Luis Cernuda en el libro Ocnos, pleno de poesía aunque lo redactase en prosa, confiesa que tuvo un maestro de literatura, con unas gafas idénticas a las que lleva el músico Schubert en los retratos, el cual le regaló un consejo inolvidable, con la cualidad de un precepto: que en todos sus temas hubiese siempre un asidero plástico, es decir, visual, expresivo, colorista.

Algún profesor de los que ha tenido Julia Hidalgo en su Córdoba natal, o en el periplo académico por Sevilla y Barcelona, debió de darle el mismo consejo que muy niño, cuando todavía el tiempo no existe, recibió el poeta sevillano que, toda la vida, en el desarrollo de su obra, cumplió a rajatabla.

Quien contempla los cuadros de Julia Hidalgo en la exposición que tiene lugar en el Palacio de la Merced, patrocinada por la Diputación de Córdoba y la Real Academia cordobesa, advierte que, hoy día, todo su quehacer estético es la búsqueda de un asidero visual para transmitirnos, mediante la luz, transverberada en los colores, la autenticidad de su mundo interior porque, como enseñó san Agustín, solo en la persona interior habita la verdad.

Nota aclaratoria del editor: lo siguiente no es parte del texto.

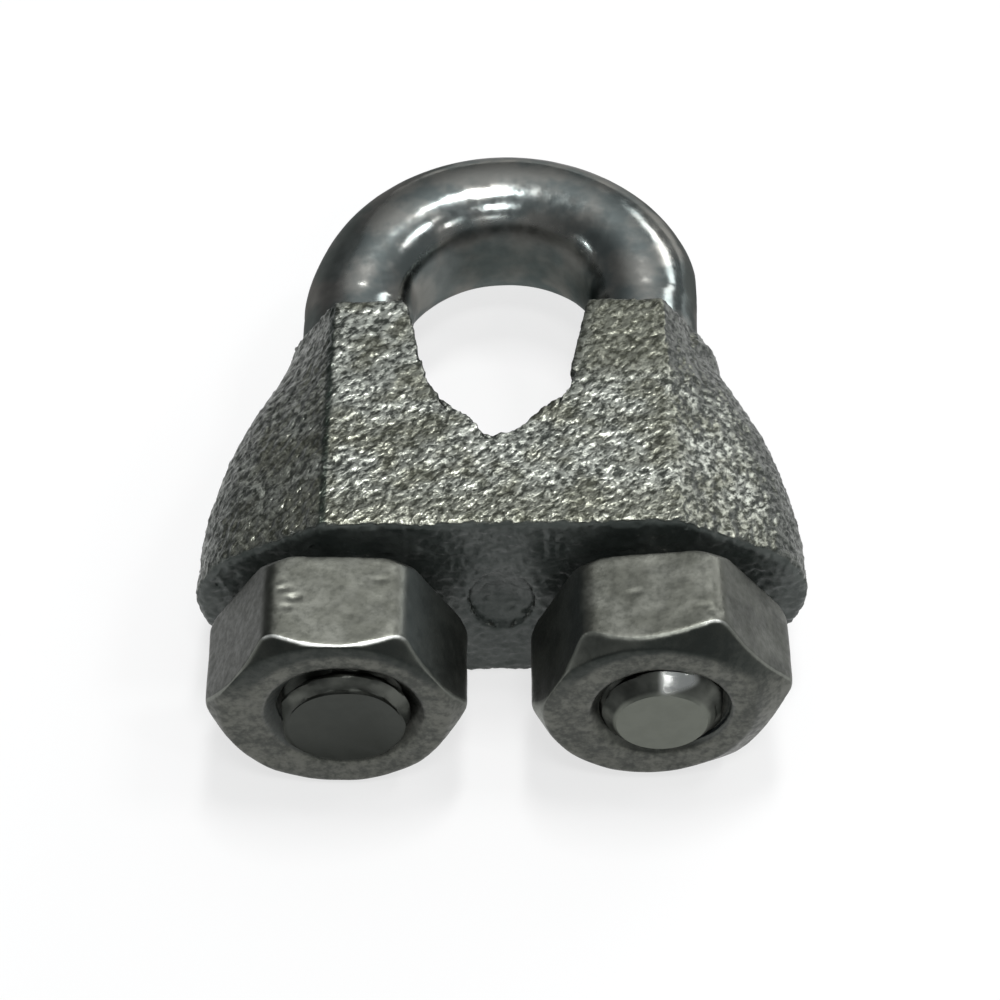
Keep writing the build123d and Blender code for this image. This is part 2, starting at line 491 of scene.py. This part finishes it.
def add_node(tree, kind, inputs=(), **settings):
    """One node with its settings and its inputs, by name or in order: constants, or sockets to link."""
    node = tree.nodes.new(kind)
    for name, value in settings.items():
        setattr(node, name, value)
    for name, value in inputs.items() if isinstance(inputs, dict) else enumerate(inputs):
        if isinstance(value, bpy.types.NodeSocket):
            tree.links.new(value, node.inputs[name])
        else:
            node.inputs[name].default_value = value
    return node


def new_material(name):
    material = bpy.data.materials.new(name)
    material.use_nodes = True
    return material, material.node_tree, material.node_tree.nodes["Principled BSDF"]


# Steps run from one value to another: value, lowest, highest, result at the lowest and at the highest.
soft_step = {"kind": "ShaderNodeMapRange", "interpolation_type": "SMOOTHSTEP"}
# Layers put one colour over another: 0 is the share of the upper, 6 the lower and 7 the upper colour.
layer = {"kind": "ShaderNodeMix", "data_type": "RGBA"}
layer_out = 2


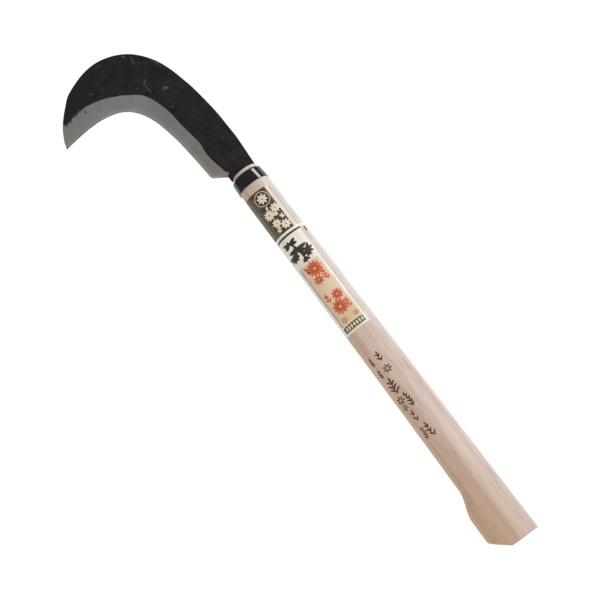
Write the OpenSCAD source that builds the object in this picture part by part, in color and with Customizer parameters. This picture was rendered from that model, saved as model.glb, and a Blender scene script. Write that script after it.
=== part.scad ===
// Hand sickle of the Japanese climbing pattern: a laminated hooked blade on a short oval hardwood handle.
// Millimetres.  The sickle lies flat: +X runs from the butt to the blade, +Y is the cutting side, +Z is up.
// The modules work in the handle's own frame (x = 0 at the butt, y = z = 0 on the handle's axis), and
// place() then moves each piece so that the origin is at the bottom centre of the whole sickle.

/* [Handle] */
// Length of the wooden handle, butt face to nose face
handle_len = 455; // [400:1:520]
// Distance from the axis to the cutting-side surface, at the ferrule
grip_hook = 17.1; // [16:0.1:17.2]
// Distance from the axis to the spine-side surface, at the ferrule
grip_spine = 17; // [16:0.1:17.2]
// Half depth of the oval grip at the ferrule
grip_depth = 13.1; // [13:0.1:13.2]
// Growth of the cutting side and the spine side from the ferrule to the butt
grip_growth = [3.5, 2.2]; // [0:0.1:4]
// Growth of the half depth from the ferrule to the butt
depth_growth = 0.8; // [0:0.1:2]
// How far the butt flares towards the cutting side
flare = 7.4; // [4:0.1:12]
// Where the flare is still full, and where it has run out
flare_span = [39, 69]; // [20:1:100]
// Length of the slanted cut on the flared corner, along the handle
corner_cut = 14.2; // [8:0.1:20]
// Length of the same cut across the handle
corner_rise = 17.8; // [8:0.1:22]

/* [Ferrule] */
// Length of the ferrule
ferrule_len = 15; // [12:0.1:24]
// Length of its straight part, below the rounded shoulder
ferrule_straight = 12.2; // [8:0.1:18]
// Outer half width at the lower rim
ferrule_half = 18; // [16:0.1:20]
// Wall thickness
ferrule_wall = 1; // [0.6:0.1:1.2]
// Bare wooden nose that stands out of the ferrule
nose_len = 4.1; // [2:0.1:10]

/* [Blade] */
// Thickness of the blade body at its neck
blade_thick = 5; // [3.5:0.1:6]
// Thickness left at the very edge
edge_thick = 0.3; // [0.2:0.05:0.6]
// Thickness of the steel's tongue inside the iron
tongue_thick = 0.6; // [0.4:0.1:0.8]
// Part of the bevel's width on which the steel shows
steel_share = 0.4; // [0.35:0.01:0.5]

/* [Tang] */
// Length of the tang inside the handle
tang_len = 110; // [80:1:140]
// Width of the tang at the nose and at its tip
tang_width = [19, 12]; // [8:0.5:22]
// Clearance between the tang and its slot
tang_gap = 0.2; // [0.05:0.05:0.5]
// Diameter of the nail through the tang
nail_d = 4; // [3:0.5:5]
// Distance of the nail from the nose face
nail_back = 62; // [45:1:75]

/* [Labels] */
// Where the lower label starts
label_start = 250; // [200:0.5:280]
// Length of the lower label
label_lower_len = 119.5; // [80:0.5:140]
// Length of the upper label
label_upper_len = 56; // [30:0.5:58]
// Thickness of the label paper
paper = 0.25; // [0.2:0.05:0.4]

/* [Hidden] */
SIDES = 48;
OVAL_POWER = 2.15;
HOOK_CURVE = 1.6;
STEPS = 6;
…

Quizás por eso, esta exposición, que se ofrece como una retrospectiva, en un primer momento, pensó llevar como título dos palabras que parecen antagónicas: amor y dolor. Sí, amor y dolor en dosis exactas que le sirven a Julia para ofrecernos su «profunda verdad comunicada». Exactamente, los mismos términos que usó para definir la poesía Vicente Aleixandre, el creador de una obra literariamente cardinal: La destrucción o el amor.

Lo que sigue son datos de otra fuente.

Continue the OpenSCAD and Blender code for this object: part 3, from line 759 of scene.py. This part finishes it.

En esta penúltima manifestación de la obra creativa de Julia Hidalgo, con una técnica cada vez más depurada, presenta, en carne viva, usando un lenguaje expresionista muy próximo a la abstracción, todos sus ensueños particulares, íntimos, tal una biografía al filo de la confesión; retratos de celebridades pretéritas que resultan autorretratos de ellas mismas; el bravío oleaje de unas marinas inverosímiles; misteriosos caballos galopando entre mayúsculas capitulares; la esperanza y el deseo compendiados en la luminosidad total del colorido; la ternura, siempre redentora, en figuras anónimas y en bodegones lindando con lo onírico. Todo ello, presidido por una sensibilidad irrefutable y una curiosidad caudalosa, que es prueba inequívoca de la juventud del alma. Cuadros logrados como una melodía coral interpretada con unos tonos tan peculiares que resultan obras de una personalidad inconfundible.

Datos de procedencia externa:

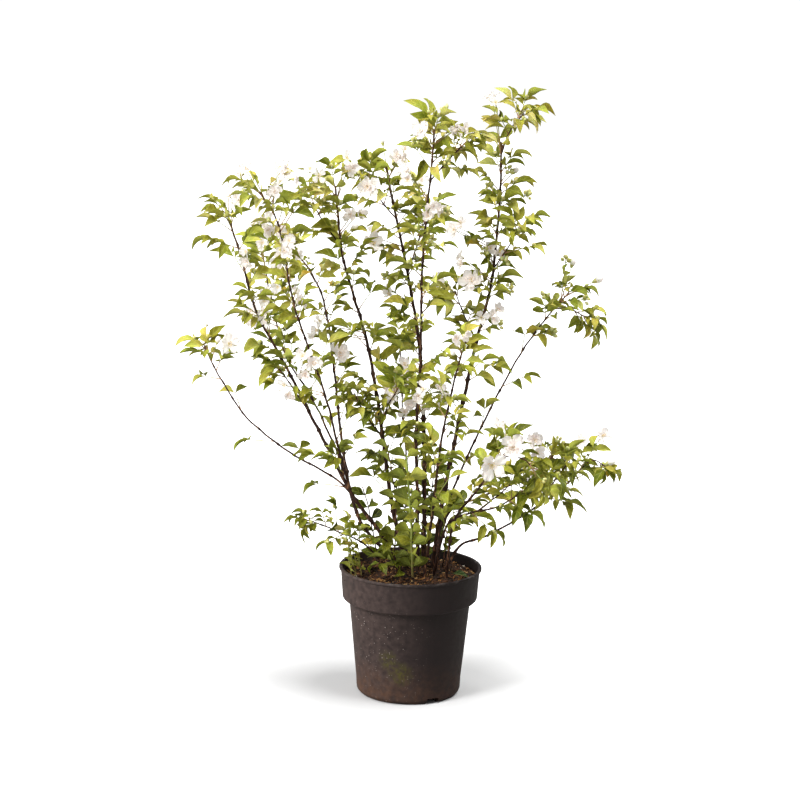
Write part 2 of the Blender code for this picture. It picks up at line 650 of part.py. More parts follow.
class Shrub:
    """The growth above the compost: for each node its pieces, which one union joins."""

    def __init__(self, space):
        self.space = space
        self.stems = {}
        self.node_of = {}
        self.pieces = {}
        self.blooms = []
        self.shoots = 0

    def add_stem(self, name, node, stem, tube):
        self.stems[name] = stem
        self.node_of[name] = node
        self.pieces.setdefault(node, [])
        self.keep(tube, name, f"{name}_stem", 0)

    def keep(self, bm, name, owner, slot):
        self.space.add(bm, owner)
        self.pieces[self.node_of[name]].append((bm, slot))

    def new_owner(self, name):
        self.shoots += 1
        return f"{name}_shoot_{self.shoots}"

    def sprig(self, name, start, way, reach, length, draw):
        """A side shoot that forks into two leaves, drawn again if it would cross what is there."""
        for trial in range(6):
            sway = Vector([draw.uniform(-1, 1) for _ in range(3)]) * (0.12 + 0.12 * trial)
            along = (way + sway).normalized()
            end = start + along * reach * (1 - 0.08 * trial)
            sizes, droops = leaf_sizes(length, draw), (draw.uniform(0.5, 1.3), draw.uniform(0.5, 1.3))
            bm = sprig(start, end, draw.uniform(0.55, 0.95), UP, sizes, droops)
            if self.space.free(bm, f"{name}_stem"):
                owner = self.new_owner(name)
                self.keep(bm, name, owner, 1)
                return owner, end, along
            bm.free()
        return None

    def leaves(self, name, owner, root, along, length, count, draw, outline=FULL_BLADE):
        """A pair of leaves, or one of them, out of the middle of a shoot."""
        for trial in range(5):
            sway = Vector([draw.uniform(-1, 1) for _ in range(3)]) * (0.15 + 0.15 * trial)
            sizes = leaf_sizes(length * (1 - 0.06 * trial), draw)[:count]
            droops = (draw.uniform(0.5, 1.3), draw.uniform(0.5, 1.3))[:count]
            lean = along if draw.random() < 0.5 or count == 2 else -along
            bm = leaf_pair(root, (lean + sway * 0.4).normalized(), draw.uniform(0.85, 1.15),
                           (UP + sway).normalized(), sizes, droops, outline)
            if self.space.free(bm, owner):
                self.keep(bm, name, f"{owner}_leaves", 1)
                return
            bm.free()

    def bud(self, name, owner, end, along, draw):
        """A round green flower bud on the end of a shoot."""
        way = (along + UP * 0.5 + Vector([draw.uniform(-1, 1) for _ in range(3)]) * 0.4).normalized()
        heights = (-SHOOT_TIP_RADIUS, BUD_STALK, BUD_STALK + BUD_RADIUS, BUD_STALK + 2 * BUD_RADIUS)
        radii = (0.7 * SHOOT_TIP_RADIUS, 0.7 * SHOOT_TIP_RADIUS, BUD_RADIUS, 0.4 * BUD_RADIUS)
        bm = stalk([(end + way * height, radius) for height, radius in zip(heights, radii)])
        if self.space.free(bm, owner):
            self.keep(bm, name, owner, 1)
        else:
            bm.free()

    def flower(self, name, middle, diameter, look, petals, draw):
        """An open flower, apart from its cane, and the shoot with its calyx that carries it there."""
        stem = self.stems[name]
        for push, back in ((push, back) for push in range(5) for back in (26, 14, 40)):
            place = middle + look * (push * 3 * MM)
            seat = place - look * (PETAL_THICKNESS + GAP)
            knee = seat - look * STALK
            start, _ = stem.at(stem.nearest(knee) - back * MM)
            if (knee - start).normalized().dot(look) < SHARPEST_KNEE:
                continue
            shape = bloom(place, look, diameter, petals, draw)
            shoot = stalk([(start, SHOOT_RADIUS), (knee, SHOOT_TIP_RADIUS),
                           (seat - look * CALYX_HEIGHT, SHOOT_TIP_RADIUS), (seat, CALYX_RADIUS)], 3)
            if self.space.free(shape) and self.space.free(shoot, f"{name}_stem"):
                owner = self.new_owner(name)
                self.keep(shoot, name, owner, 1)
                self.blooms.append(shape)
                self.space.add(shape, f"bloom_{len(self.blooms):02d}")
                self.leaves(name, owner, start.lerp(knee, 0.85), (knee - start).normalized(),
                            30 * MM, 2 if diameter > 30 * MM else 1, draw, PLAIN_BLADE)
                return
            shape.free()
            shoot.free()

    def closed_flower(self, name, middle, diameter):
        """A flower still closed in a ball, on its shoot, grown together with the cane."""
        stem = self.stems[name]
        for back in (24, 12, 40):
            start, _ = stem.at(stem.nearest(middle) - back * MM)
            bud = ball(middle, diameter / 2, 5, 3)
            shoot = stalk([(start, SHOOT_RADIUS), (middle, SHOOT_TIP_RADIUS)], 3)
            if self.space.free(bud) and self.space.free(shoot, f"{name}_stem"):
                owner = self.new_owner(name)
                self.keep(bud, name, owner, 2)
                self.keep(shoot, name, owner, 1)
                return
            bud.free()
            shoot.free()


def leaf_sizes(length, draw):
    """Length and width of each leaf of a pair."""
    lengths = [length * draw.uniform(0.82, 1.12) for _ in range(2)]
    return [(each, each * draw.uniform(0.42, 0.5)) for each in lengths]


def stems():
    """Every cane and branch of the plant with the node it belongs to."""
    found = {}
    for name, (foot_radius, tip_radius, _, _, route) in CANES.items():
        foot = Vector((*route[0], 0)) * MM
        crown = Vector((foot.x, foot.y, CROWN_TOP + 3 * MM))
        points = [crown] + [Vector(point) * MM for point in route[1:]]
        low = Vector((foot.x, foot.y, CROWN_TOP - SUNK))
        node = name if "_" in name else f"cane_{name}"
        found[name] = node, Stem(points, foot_radius * MM, tip_radius * MM, [low])
    trunk = found["a"][1]
    for name, (foot_radius, tip_radius, height, _, route) in BRANCHES.items():
        points = [trunk.at(trunk.above(height * MM))[0]] + [Vector(point) * MM for point in route]
        found[name] = "cane_a", Stem(points, foot_radius * MM, tip_radius * MM)
    return found


def grow(space):
    """Places everything that grows, in turn: canes, flowers, then leafy shoots."""
    shrub = Shrub(space)
    for name, (node, stem) in stems().items():
        shrub.add_stem(name, node, stem, stem_tube(stem))
    draw = random.Random(SEED)
    for name, place, diameter, look in BLOOMS:
        petals = 5 if diameter > 26 else 4
        shrub.flower(name, Vector(place) * MM, diameter * MM, facing(look), petals, draw)
    for name, place, diameter in CLOSED:
        shrub.closed_flower(name, Vector(place) * MM, diameter * MM)
    for name, stem in shrub.stems.items():
        first, leaf_length = (CANES.get(name) or BRANCHES[name])[2:4]
        leafy_shoots(shrub, name, stem, stem.above(first * MM), leaf_length * MM, draw)
    return shrub


def leafy_shoots(shrub, name, stem, start, leaf_length, draw):
    """Shoots up the cane, turned a quarter from one pair to the next, one of each pair here."""
    length = start + (0 if name in CANES else 30 * MM)
    turn = draw.uniform(0, math.pi)
    soft = "_" in name
    step = 0
    while length < stem.length - 14 * MM:
        point, along = stem.at(length)
        if soft:
            shrub.leaves(name, f"{name}_stem", point, along, leaf_length, 2, draw)
            length += NODE_SPACING * 0.6
            continue
        side, normal = frame_on(along, UP)
        turn += math.pi / 2 + draw.uniform(-0.3, 0.3)
        hand = 1 if step // 2 % 2 else -1
        out = (side * math.cos(turn) + normal * math.sin(turn)) * hand
        lean = draw.uniform(0.75, 1.05)
        way = (along * math.cos(lean) + out * math.sin(lean) + UP * 0.15).normalized()
        reach = (44 - 14 * length / stem.length) * draw.uniform(0.8, 1.25) * MM
        grown = shrub.sprig(name, point, way, reach, leaf_length, draw)
        if grown:
            owner, end, along = grown
            if draw.random() < MIDDLE_LEAF_SHARE:
                shrub.leaves(name, owner, point.lerp(end, 0.55), along, leaf_length, 1, draw,
                             PLAIN_BLADE)
            if draw.random() < BUD_SHARE:
                shrub.bud(name, owner, end, along, draw)
        length += NODE_SPACING * draw.uniform(0.85, 1.15)
        step += 1
    tip, along = stem.at(stem.length - 3 * MM)
    shrub.leaves(name, f"{name}_stem", tip, along, leaf_length, 2, draw)


def joined(node, pieces, parts, materials):
    """One closed body of a cane and all that grows on it."""
    tube, rest = pieces[0], pieces[1:]
    body = link_mesh(node, mesh_from(tube[0], node, tube[1]), parts, *materials)
    if not rest:
        return body
    growth = new_collection("growth", helper=True)
    for bm, slot in rest:
        piece = link_mesh("growth_piece", mesh_from(bm, "growth_piece", slot), growth, *materials)
        piece.hide_render = True
    boolean(body, "UNION", growth)
    clear_collection(growth)
    return body


def fallen_leaf(parts, ground, material):
    """A dark leaf lying on the compost, let down along Z until it all but touches."""
    across, depth, turn = FALLEN_LEAF_PLACE
    above = Vector((across * MM, depth * MM, POT_HEIGHT))
    place, slope, _, _ = ground.ray_cast(above, -UP)
    length, width = FALLEN_LEAF
    along = Vector((math.cos(math.radians(turn)), math.sin(math.radians(turn)), 0))
    along = (along - slope * along.dot(slope)).normalized()
    bm = leaf_pair(place + slope * 3 * BLADE_THICKNESS - along * length / 2, along, 0, slope,
                   [(length, width)], [0.25])
    drops = [vertex.co.z - ground.ray_cast(vertex.co, -UP)[0].z for vertex in bm.verts]
    bmesh.ops.translate(bm, verts=bm.verts, vec=-UP * (min(drops) - 1.2 * GAP))
    link_mesh("fallen_leaf", mesh_from(bm, "fallen_leaf"), parts, material)


def main():
    for obj in list(bpy.data.objects):
        bpy.data.objects.remove(obj)
    parts = new_collection("potted_mock_orange")
    bark = principled("cane_bark", (0.075, 0.038, 0.032), 0.75)
    green = principled("leaf_green", (0.20, 0.32, 0.045), 0.5)
    white = principled("petal_white", (0.82, 0.80, 0.77), 0.6)
    dark = principled("old_leaf_green", (0.03, 0.07, 0.018), 0.45)
    container = pot(parts)
    crown = [(Vector((*route[0], 0)) * MM, radius * MM)
             for radius, _, _, _, route in CANES.values()]
    compost = soil(parts, crown)
    space = Space()
    for obj in (container, compost):
        bm = bmesh.new()
        bm.from_mesh(obj.data)
        space.add(bm, "ground")
        if obj is compost:
            fallen_leaf(parts, BVHTree.FromBMesh(bm), dark)
        bm.free()
    shrub = grow(space)
    for node, pieces in shrub.pieces.items():
        joined(node, pieces, parts, (bark, green, white))
    for number, shape in enumerate(shrub.blooms, 1):
        link_mesh(f"bloom_{number:02d}", mesh_from(shape, "bloom"), parts, white)


main()
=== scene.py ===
import json
import math
import random

import bmesh
import bpy
from mathutils import Matrix, Vector, noise
from mathutils.bvhtree import BVHTree

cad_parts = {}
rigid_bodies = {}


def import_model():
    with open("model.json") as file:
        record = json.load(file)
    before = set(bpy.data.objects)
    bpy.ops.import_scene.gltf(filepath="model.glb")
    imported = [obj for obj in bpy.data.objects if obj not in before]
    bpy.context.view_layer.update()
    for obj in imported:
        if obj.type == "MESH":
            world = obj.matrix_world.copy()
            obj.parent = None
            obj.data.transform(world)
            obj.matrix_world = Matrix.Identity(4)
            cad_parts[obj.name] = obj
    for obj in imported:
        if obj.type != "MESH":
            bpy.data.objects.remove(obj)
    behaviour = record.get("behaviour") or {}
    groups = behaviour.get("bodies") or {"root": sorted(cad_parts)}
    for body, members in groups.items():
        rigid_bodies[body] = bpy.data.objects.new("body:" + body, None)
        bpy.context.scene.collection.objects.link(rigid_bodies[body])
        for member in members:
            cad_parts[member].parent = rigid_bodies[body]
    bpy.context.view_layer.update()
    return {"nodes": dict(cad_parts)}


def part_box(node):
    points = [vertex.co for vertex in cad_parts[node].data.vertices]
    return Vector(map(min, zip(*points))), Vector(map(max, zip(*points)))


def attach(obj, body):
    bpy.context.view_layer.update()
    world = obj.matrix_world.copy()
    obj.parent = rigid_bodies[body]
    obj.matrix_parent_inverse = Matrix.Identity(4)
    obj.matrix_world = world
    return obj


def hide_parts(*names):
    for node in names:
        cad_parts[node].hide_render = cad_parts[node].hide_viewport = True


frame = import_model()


# Floor, light and camera
# A young shrub in its nursery pot stands on a plain white studio floor, lit softly from the front left.
# The camera stands 5 m in front with a long lens, looking a little down on the pot's rim.

MM = 0.001
UP = Vector((0, 0, 1))


def linear(code, alpha=1.0):
    """The linear colour of an sRGB hex code."""
    parts = [int(code[i:i + 2], 16) / 255 for i in (1, 3, 5)]
    return (*[p / 12.92 if p <= 0.04045 else ((p + 0.055) / 1.055) ** 2.4 for p in parts], alpha)


def add(tree, kind, inputs=(), **settings):
    """A new node with its settings, and each named input given its value or linked to an output."""
    node = tree.nodes.new(kind)
    for name, value in settings.items():
        setattr(node, name, value)
    for key, value in dict(inputs).items():
        socket = node.inputs[key]
        if isinstance(value, bpy.types.NodeSocket):
            tree.links.new(value, socket)
        else:
            socket.default_value = value
    return node


def new_material(name, roughness, ior=1.45):
    """A material with a Principled shader, and its tree, shader and Object coordinates."""
    material = bpy.data.materials.new(name)
    material.use_nodes = True
    tree = material.node_tree
    shader = tree.nodes["Principled BSDF"]
    shader.inputs["Roughness"].default_value = roughness
    shader.inputs["IOR"].default_value = ior
    return material, tree, shader, add(tree, "ShaderNodeTexCoord").outputs["Object"]


def grain(tree, where, size_mm, detail=3.0, stretch=(1, 1, 1)):
    """Noise whose lumps are about size_mm across, longer by stretch along each axis."""
    scale = [1 / (size_mm * MM * along) for along in stretch]
    scaled = add(tree, "ShaderNodeMapping", {"Vector": where, "Scale": scale}).outputs["Vector"]
    return add(tree, "ShaderNodeTexNoise", {"Vector": scaled, "Scale": 1.0, "Detail": detail}).outputs["Fac"]


def ranged(tree, value, low, high, to_low=0.0, to_high=1.0):
    """The value spread from low..high to to_low..to_high, and held at its ends."""
    node = add(tree, "ShaderNodeMapRange", {"Value": value, "From Min": low, "From Max": high,
                                            "To Min": to_low, "To Max": to_high})
    return node.outputs["Result"]


def mixed(tree, factor, a, b, blend="MIX"):
    """Colour a turned towards colour b by the factor. Each is a hex code or an output."""
    node = add(tree, "ShaderNodeMix", data_type="RGBA", blend_type=blend)
    for socket, value in ((node.inputs[0], factor), (node.inputs[6], a), (node.inputs[7], b)):
        if isinstance(value, bpy.types.NodeSocket):
            tree.links.new(value, socket)
        else:
            socket.default_value = linear(value) if isinstance(value, str) else value
    return node.outputs[2]


def product(tree, a, b):
    return add(tree, "ShaderNodeMath", {0: a, 1: b}, operation="MULTIPLY").outputs[0]


def bumped(tree, shader, height, deep_mm, strength=1.0):
    """Relief on the shader from a height between 0 and 1, deep_mm from lowest to highest."""
    bump = add(tree, "ShaderNodeBump", {"Height": height, "Distance": deep_mm * MM, "Strength": strength})
    tree.links.new(bump.outputs["Normal"], shader.inputs["Normal"])


FLOOR_SIZE = 14.0
bm = bmesh.new()
bmesh.ops.create_grid(bm, x_segments=1, y_segments=1, size=FLOOR_SIZE / 2)
floor_mesh = bpy.data.meshes.new("floor")
bm.to_mesh(floor_mesh)
bm.free()
floor = bpy.data.objects.new("floor", floor_mesh)
bpy.context.scene.collection.objects.link(floor)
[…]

Encontramos, sobrevolando todos los cuadros, la remembranza de un tiempo dichoso, ufano, surgido de la memoria tal un perdurable sueño creador que, unas veces, observa el vuelo de incalculables mariposas: otras, el diluvio de estrellas una noche estival; y que siempre se desenvuelve en un dulce trastorno, porque la vida -igual que la obra titulada La nacencia- no es otra cosa que una explosión de colores deslumbrantes que inventan su infinito.

Como iniciamos esta apresurada meditación con una cita del poeta Luis Cernuda, vamos a concluirla dándole la palabra a Antonio Machado, otro andaluz al que nunca abandonaron los recuerdos de un patio de Sevilla y un huerto donde madura el limonero y que, frecuentemente, nos confesó que el poeta es un ser que canta lo que ha perdido.

Viendo la exposición sobre la que estamos reflexionando con esta glosa, podemos asegurar que, también, para reafirmar una personalidad o superar un dolor, se pinta lo que se ha perdido.

Incluso en el mismo lugar donde, entre celindos y palmeras, a pocos pasos del Cañito Bazán y la Arruzafa de la morería, la pintora sufrió las ceremonias del adiós, maduró su obra pictórica y escuchó los trinos más bellos e inolvidables de la convivencia.